» **Brief**
Starting with the first line and ending with the line that holds "const CLEARANCE = 0.3;", repeat the material exactly.

━━━━━━━━━━━━━━━━

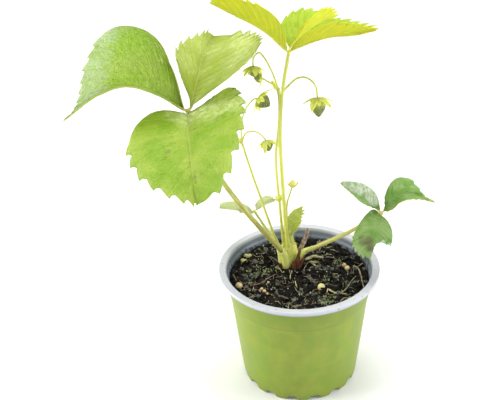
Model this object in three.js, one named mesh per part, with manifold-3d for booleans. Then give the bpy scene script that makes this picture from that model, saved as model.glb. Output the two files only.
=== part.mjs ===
// A strawberry plant in a round nursery pot: pot, soil, crown, five leaves, two fruit trusses and a bud.
// Millimetres, +Z up, origin at the middle of the pot's underside.

import * as THREE from 'three';
import { mergeVertices } from 'three/addons/utils/BufferGeometryUtils.js';
import Module from 'manifold-3d';

const wasm = await Module();
wasm.setup();

// ---- driving dimensions -------------------------------------------------------------------

const CLEARANCE = 0.3;

const POT = {
  height: 70,
  rimRadius: 45,
  rimInner: 40.9,
  rimThickness: 0.9,
  lipDrop: 2.4,
  topRadius: 40.6,
  baseRadius: 32.8,
  wall: 1,
  floor: 3.6,
  grooveHeight: 54,
  ledgeHeight: 65.2,
  ledgeStep: 0.8,
  feet: 16,
  footGap: 5.8,
  footHeight: 2.4,
  padRadius: 21,
  drainHoles: 8,
  drainRadius: 2.2,
  drainCircle: 26.5,
  segments: 48,
};

const SOIL = { level: 59.6, edgeDrop: 1.2, lump: 0.9, rings: 8, segments: 36 };
const GRAINS = { count: 12, radius: 1.7, innerRadius: 15, outerRadius: 34 };

const CROWN = { x: -3.9, y: 17, radius: 6.8, foot: 50.3, shoulder: 60.5, top: 65 };
const SHEATH = { start: 4, length: 15, baseWall: 1.7, tipWall: 0.75 };

const BLADE = 0.7;
const PLEAT = 0.35;
const TOOTH_TIP = 0.74;
const STEM_SIDES = 8;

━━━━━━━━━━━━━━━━

» **Answer to the exercise**
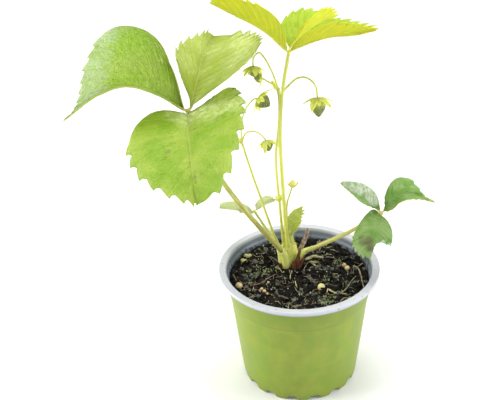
Model this object in three.js, one named mesh per part, with manifold-3d for booleans. Then give the bpy scene script that makes this picture from that model, saved as model.glb. Output the two files only.
=== part.mjs ===
// A strawberry plant in a round nursery pot: pot, soil, crown, five leaves, two fruit trusses and a bud.
// Millimetres, +Z up, origin at the middle of the pot's underside.

import * as THREE from 'three';
import { mergeVertices } from 'three/addons/utils/BufferGeometryUtils.js';
import Module from 'manifold-3d';

const wasm = await Module();
wasm.setup();

// ---- driving dimensions -------------------------------------------------------------------

const CLEARANCE = 0.3;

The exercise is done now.